Я спрашиваю себя, кто первый обнаружил экзистенциальное значение бюрократии. Вероятно, Адальберт Штифтер. Если бы, в определенный момент моей жизни, Центральная Европа не сделалась моим наваждением, кто знает, стал бы я так внимательно читать этого старого австрийского автора, который с самого начала показался мне довольно чуждым из-за своих длиннот, дидактизма, морализма, целомудрия. Однако именно его можно назвать главным писателем Центральной Европы XIX века, чистым цветком этой эпохи и ее идиллического и добродетельного духа, который получил название стиля бидермейер! Самый главный роман Штифтера «Der Nachsommer» («Бабье лето») 1857 года достаточно большой по объему, хотя история весьма проста: молодой человек по имени Генрих во время экскурсии в горах настигнут тучами, предвещающими бурю. Он пытается найти укрытие в одном доме, владелец которого, старый аристократ Ризах, тепло его принимает и даже начинает симпатизировать ему. Небольшая усадьба носит красивое название «Дом роз», и Генрих возвращается туда регулярно, раз или два в год; на девятый год он женится на крестнице Ризаха, и на этом роман заканчивается.
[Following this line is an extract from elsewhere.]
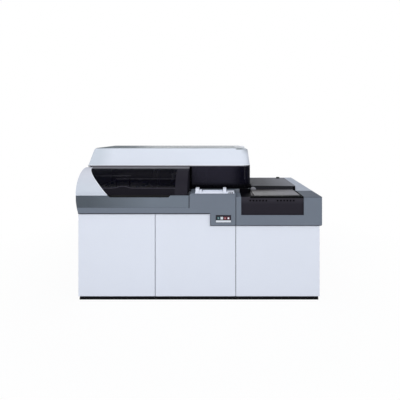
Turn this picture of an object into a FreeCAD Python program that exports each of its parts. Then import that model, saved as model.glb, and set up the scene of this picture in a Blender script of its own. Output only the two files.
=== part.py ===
# Floor-standing chemistry analyzer: cabinet with three doors, lifting hood over the working deck,
# and a rack feeder module on the right. Millimetres, Z up, the front looks towards minus Y.
import FreeCAD
import Part
import Sketcher
import math
import os
import re

os.makedirs("parts", exist_ok=True)
doc = FreeCAD.newDocument("chemistry_analyzer")
sheet = doc.addObject("Spreadsheet::Sheet", "sizes")

# Every driving size of the machine, in millimetres and degrees
table = [
    ("left_end", -940),
    ("right_end", 940),
    ("front", -525),
    ("seam_one", -336),
    ("seam_two", 282),
    ("seam_half", 2),
    ("skin", 6),
    # doors
    ("door_front", 12),
    ("door_thick", 20),
    ("door_low", 25),
    ("door_high", 655),
    ("door_side", 925),
    ("notch_left", 85),
    ("notch_gap", 2),
    ("short_high", 565),
    ("pivot_inset", 16),
    ("pin_radius", 4),
    ("pin_play", 0.05),
    # grey front
    ("band_low", 659),
    ("short_low", 569),
    ("band_high", 707),
    ("trim_high", 800),
    ("panel_left", -74),
    ("panel_high", 814),
    ("ledge_back", 206),
    ("fascia_deep", 40),
    # frame and panels
    ("frame_side", 900),
    ("frame_front", 60),
    ("frame_back", 1010),
    ("back_room", 40),
    ("tube", 40),
    ("frame_low", 40),
    ("panel_thick", 22),
    ("back_thick", 20),
    ("deck_low", 780),
    ("deck_thick", 4),
    # round front of the hood
    ("round_radius", 195),
    ("edge_foot", -697),
    ("edge_middle", -787),
    ("edge_crown", -887),
    ("edge_rise", 97),
    ("edge_gap", 3),
    ("rail_front", 150),
    ("pillar_left", -182),
    ("pillar_right", -90),
    ("sill_high", 855),
    ("bump_left", -660),
    ("bump_right", -506),
    ("bump_high", 14),
    # canopy
    ("canopy_low", 1000),
    ("canopy_high", 1150),
    ("canopy_front", 205),
    ("canopy_lean", 84),
    ("canopy_left", -934),
    ("canopy_right", 417),
    ("window_low", 820),
    ("axis_depth", 776),
    ("axis_drop", 13),
    ("hinge_reach", 6),
    ("hinge_seat", 14),
    # rack feeder
    ("feeder_left", 284),
    ("feeder_high", 789),
    ("bay_left", 420),
    ("bay_right", 801),
    ("bay_edge", 323),
    ("bay_low", 650),
    ("bay_split", 293),
    ("bay_back", 764),
    ("lid_rise", 7),
    ("lid_thick", 8),
    ("lid_axis", 278),
    ("lid_rail", 18),
    ("slot_pitch", 24.5),
    ("slot_first", 393),
    ("slot_second", 602.6),
    # carousels on the deck
    ("tub_one_x", -668),
    ("tub_one_y", -105),
    ("tub_one_radius", 222),
    ("tub_two_x", 220),
    ("tub_two_y", -15),
    ("tub_two_radius", 152),
    ("tub_low", 700),
    ("bath_x", -205),
    ("bath_y", -75),
    ("bath_radius", 224),
    ("bath_low", 735),
    # rack lane and pipetting arms
    ("lane_depth", 226),
    ("lane_wide", 40),
    ("arm_one_x", -440),
    ("arm_one_y", 140),
    ("arm_two_x", 30),
    ("arm_two_y", 143),
    ("arm_three_x", 45),
    ("arm_three_y", -190),
    ("column_radius", 14),
    ("arm_low", 950),
    ("arm_thick", 28),
    ("needle_low", 846),
    ("mixer_x", -300),
    ("mixer_y", 175),
    ("washer_x", -110),
    ("washer_y", 175),
    # inside the cabinets and on the back
    ("wall_depth", 300),
    ("syringe_low", 300),
    ("syringe_high", 600),
    ("syringe_half", 96),
    ("plate_left", -700),
    ("plate_right", -480),
    ("plate_low", 120),
    ("plate_high", 260),
    ("tank_left", 400),
    ("tank_right", 780),
    ("tank_high", 400),
    ("supply_left", -820),
    ("supply_right", -420),
    ("supply_high", 202),
]
for line, (word, value) in enumerate(table, 1):
    sheet.set("A%d" % line, word)
    sheet.set("B%d" % line, str(value))
    sheet.setAlias("B%d" % line, word)
doc.recompute()
size_of = dict(table)
word_pattern = re.compile(r"[a-z][a-z_]*")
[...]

Глубокий смысл романа раскрывается лишь к концу, когда Ризах надолго уединяется с Генрихом и рассказывает историю своей жизни. В ней коренятся два конфликта: один личный, другой общественный. Я собираюсь остановиться на втором: в свое время Ризах был чиновником довольно высокого ранга. Однажды, убедившись, что работа в администрации противоречит его характеру вкусам и склонностям, он оставляет свой пост и поселяется в сельской местности, в своем «доме роз», чтобы жить в гармонии с природой и сельскими жителями, вдали от политики, вдали от Истории.
Его разрыв с бюрократией является результатом не политических или философских убеждений, а познания самого себя и своей неспособности быть чиновником. Что значит быть чиновником? Ризах объясняет Генриху, и это, насколько мне известно, первое (и очень важное) «феноменологическое» описание бюрократии.
Когда администрация расширяется и увеличивается, она должна нанимать все большее количество служащих, и среди них неизбежно оказываются плохие или очень плохие. Следовательно, настоятельно необходимо создать систему, позволяющую осуществляться необходимым государственным делам таким образом, чтобы недостаточная квалификация чиновников не уменьшала их эффективности. «Я мог бы привести пример, — продолжает Ризах, — и сказать, что лучшие часы — те, которые будут идти верно независимо от такой замены частей, когда плохие окажутся на месте хороших, а хорошие на месте плохих. Но такие часы вряд ли возможны. А государственная служба должна была иметь эту возможность или, после того развития, которого она достигла сегодня, перестать существовать»[25]. От чиновника не надо требовать, чтобы он понимал проблематику, которой занимается его администрация, он должен с усердием исполнять различные действия, не понимая их смысла и даже не пытаясь понять, что происходит в соседних кабинетах.
25
Цит. по: Штифтер А Бабье лето / Пер. с нем. С. Апта. М.: Прогресс-Традиция, 1999.